While running a grid strategy, check the following metrics regularly:

  1. Total fills: assess grid activity level
  2. Total fees paid: confirm within expected range
  3. Fees / total profit ratio: aim to keep this below 30%
  4. Average net profit per grid: ensure it remains positive
  5. BNB balance: ensure sufficient to cover fees

Recommended frequency: Weekly checks; daily during periods of high market volatility.

Fee Impact Comparison by Trading Pair

Trading Pair Avg. Daily Volatility Min.
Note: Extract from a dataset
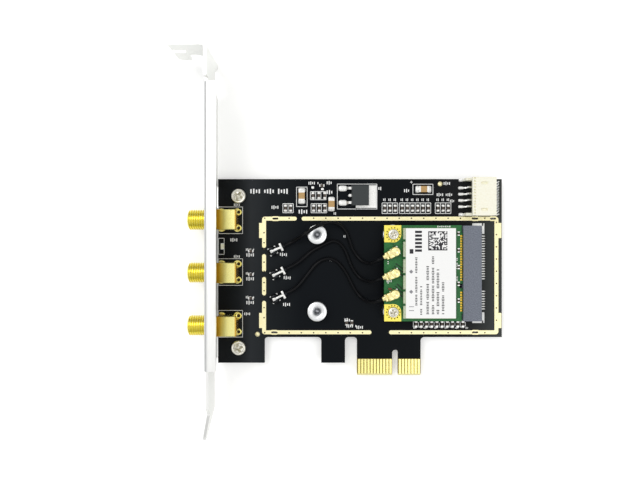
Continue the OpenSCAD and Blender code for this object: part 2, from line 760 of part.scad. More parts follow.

Recommended Spacing Fee Impact
BTC/USDT 2%–5% 0.3% Low
ETH/USDT 3%–7% 0.3% Low
BNB/USDT 3%–6% 0.4% Low–Medium
SOL/USDT 5%–10% 0.5% Medium
Small-cap coins 5%–20% 0.8% Medium–High

Higher-volatility assets allow wider grid spacing, making fees proportionally less significant — but risk is also higher.

Summary

  1. Grid spacing is the key to profitability: spacing must exceed the combined two-way fee
  2. Fee optimization is critical for grid trading: dropping from 0.1% to 0.045% effectively doubles the viable grid density
  3. Choose the right trading pair: major coins with good liquidity and moderate volatility are best suited for grids
  4. Monitor the fee-to-profit ratio regularly: keep it under 30% of total profit
  5. Adjust strategy with market conditions: dense grids for ranging markets, wide grids for trending markets
  6. Use rebates + BNB deduction to reduce fees: the impact is especially pronounced for high-frequency grid strategies

Grid trading is not a set-and-forget system. Continuously optimizing fees and grid parameters is the only way to ensure your bot is genuinely working for you — not just generating commissions for the exchange.